((
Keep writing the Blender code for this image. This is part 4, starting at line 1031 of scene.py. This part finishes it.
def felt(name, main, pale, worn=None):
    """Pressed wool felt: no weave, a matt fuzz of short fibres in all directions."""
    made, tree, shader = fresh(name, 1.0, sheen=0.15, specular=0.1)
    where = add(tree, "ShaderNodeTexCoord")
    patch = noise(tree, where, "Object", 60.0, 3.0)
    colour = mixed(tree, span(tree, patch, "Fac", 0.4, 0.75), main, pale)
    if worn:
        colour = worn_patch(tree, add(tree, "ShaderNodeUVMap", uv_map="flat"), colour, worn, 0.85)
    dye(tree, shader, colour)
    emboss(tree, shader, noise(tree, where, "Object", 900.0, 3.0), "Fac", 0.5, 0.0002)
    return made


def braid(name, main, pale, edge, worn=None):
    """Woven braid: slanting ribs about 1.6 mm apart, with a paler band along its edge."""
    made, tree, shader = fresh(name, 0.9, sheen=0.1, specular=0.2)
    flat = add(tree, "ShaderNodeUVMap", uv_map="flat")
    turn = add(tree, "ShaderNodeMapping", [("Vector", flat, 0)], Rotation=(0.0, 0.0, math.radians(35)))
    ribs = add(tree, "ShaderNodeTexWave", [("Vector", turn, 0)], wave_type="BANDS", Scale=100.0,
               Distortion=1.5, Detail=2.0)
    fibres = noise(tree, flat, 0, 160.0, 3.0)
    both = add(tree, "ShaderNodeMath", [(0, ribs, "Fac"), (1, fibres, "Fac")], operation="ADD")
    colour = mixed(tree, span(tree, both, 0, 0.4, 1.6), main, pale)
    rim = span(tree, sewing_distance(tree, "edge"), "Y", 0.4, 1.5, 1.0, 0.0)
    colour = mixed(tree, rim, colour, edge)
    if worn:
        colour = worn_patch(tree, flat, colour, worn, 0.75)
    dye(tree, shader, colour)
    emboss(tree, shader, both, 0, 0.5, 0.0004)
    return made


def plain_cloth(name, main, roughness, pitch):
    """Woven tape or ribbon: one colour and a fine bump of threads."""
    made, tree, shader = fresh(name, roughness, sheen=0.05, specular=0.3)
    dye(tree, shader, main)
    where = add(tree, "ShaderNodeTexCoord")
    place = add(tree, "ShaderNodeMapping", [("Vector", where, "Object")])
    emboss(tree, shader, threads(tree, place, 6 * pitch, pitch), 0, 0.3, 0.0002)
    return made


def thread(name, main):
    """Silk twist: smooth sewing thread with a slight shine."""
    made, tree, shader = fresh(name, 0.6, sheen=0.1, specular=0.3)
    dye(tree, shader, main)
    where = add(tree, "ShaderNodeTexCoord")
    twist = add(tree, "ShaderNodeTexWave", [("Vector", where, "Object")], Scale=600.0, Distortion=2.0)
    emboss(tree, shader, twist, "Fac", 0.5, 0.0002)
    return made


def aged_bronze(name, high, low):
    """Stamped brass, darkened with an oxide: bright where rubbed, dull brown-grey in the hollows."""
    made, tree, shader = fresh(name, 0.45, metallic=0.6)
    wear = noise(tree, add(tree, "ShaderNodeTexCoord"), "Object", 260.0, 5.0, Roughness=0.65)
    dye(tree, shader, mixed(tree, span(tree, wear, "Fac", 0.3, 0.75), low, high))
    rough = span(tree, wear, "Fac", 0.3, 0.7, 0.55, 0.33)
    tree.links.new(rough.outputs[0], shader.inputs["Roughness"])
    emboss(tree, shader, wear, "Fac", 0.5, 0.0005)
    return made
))
◆ Aim:
Nothing should be left out: repeat all of the data exactly.

◆ Correct response:
Keep writing the Blender code for this image. This is part 4, starting at line 1031 of scene.py. This part finishes it.
def felt(name, main, pale, worn=None):
    """Pressed wool felt: no weave, a matt fuzz of short fibres in all directions."""
    made, tree, shader = fresh(name, 1.0, sheen=0.15, specular=0.1)
    where = add(tree, "ShaderNodeTexCoord")
    patch = noise(tree, where, "Object", 60.0, 3.0)
    colour = mixed(tree, span(tree, patch, "Fac", 0.4, 0.75), main, pale)
    if worn:
        colour = worn_patch(tree, add(tree, "ShaderNodeUVMap", uv_map="flat"), colour, worn, 0.85)
    dye(tree, shader, colour)
    emboss(tree, shader, noise(tree, where, "Object", 900.0, 3.0), "Fac", 0.5, 0.0002)
    return made


def braid(name, main, pale, edge, worn=None):
    """Woven braid: slanting ribs about 1.6 mm apart, with a paler band along its edge."""
    made, tree, shader = fresh(name, 0.9, sheen=0.1, specular=0.2)
    flat = add(tree, "ShaderNodeUVMap", uv_map="flat")
    turn = add(tree, "ShaderNodeMapping", [("Vector", flat, 0)], Rotation=(0.0, 0.0, math.radians(35)))
    ribs = add(tree, "ShaderNodeTexWave", [("Vector", turn, 0)], wave_type="BANDS", Scale=100.0,
               Distortion=1.5, Detail=2.0)
    fibres = noise(tree, flat, 0, 160.0, 3.0)
    both = add(tree, "ShaderNodeMath", [(0, ribs, "Fac"), (1, fibres, "Fac")], operation="ADD")
    colour = mixed(tree, span(tree, both, 0, 0.4, 1.6), main, pale)
    rim = span(tree, sewing_distance(tree, "edge"), "Y", 0.4, 1.5, 1.0, 0.0)
    colour = mixed(tree, rim, colour, edge)
    if worn:
        colour = worn_patch(tree, flat, colour, worn, 0.75)
    dye(tree, shader, colour)
    emboss(tree, shader, both, 0, 0.5, 0.0004)
    return made


def plain_cloth(name, main, roughness, pitch):
    """Woven tape or ribbon: one colour and a fine bump of threads."""
    made, tree, shader = fresh(name, roughness, sheen=0.05, specular=0.3)
    dye(tree, shader, main)
    where = add(tree, "ShaderNodeTexCoord")
    place = add(tree, "ShaderNodeMapping", [("Vector", where, "Object")])
    emboss(tree, shader, threads(tree, place, 6 * pitch, pitch), 0, 0.3, 0.0002)
    return made


def thread(name, main):
    """Silk twist: smooth sewing thread with a slight shine."""
    made, tree, shader = fresh(name, 0.6, sheen=0.1, specular=0.3)
    dye(tree, shader, main)
    where = add(tree, "ShaderNodeTexCoord")
    twist = add(tree, "ShaderNodeTexWave", [("Vector", where, "Object")], Scale=600.0, Distortion=2.0)
    emboss(tree, shader, twist, "Fac", 0.5, 0.0002)
    return made


def aged_bronze(name, high, low):
    """Stamped brass, darkened with an oxide: bright where rubbed, dull brown-grey in the hollows."""
    made, tree, shader = fresh(name, 0.45, metallic=0.6)
    wear = noise(tree, add(tree, "ShaderNodeTexCoord"), "Object", 260.0, 5.0, Roughness=0.65)
    dye(tree, shader, mixed(tree, span(tree, wear, "Fac", 0.3, 0.75), low, high))
    rough = span(tree, wear, "Fac", 0.3, 0.7, 0.55, 0.33)
    tree.links.new(rough.outputs[0], shader.inputs["Roughness"])
    emboss(tree, shader, wear, "Fac", 0.5, 0.0005)
    return made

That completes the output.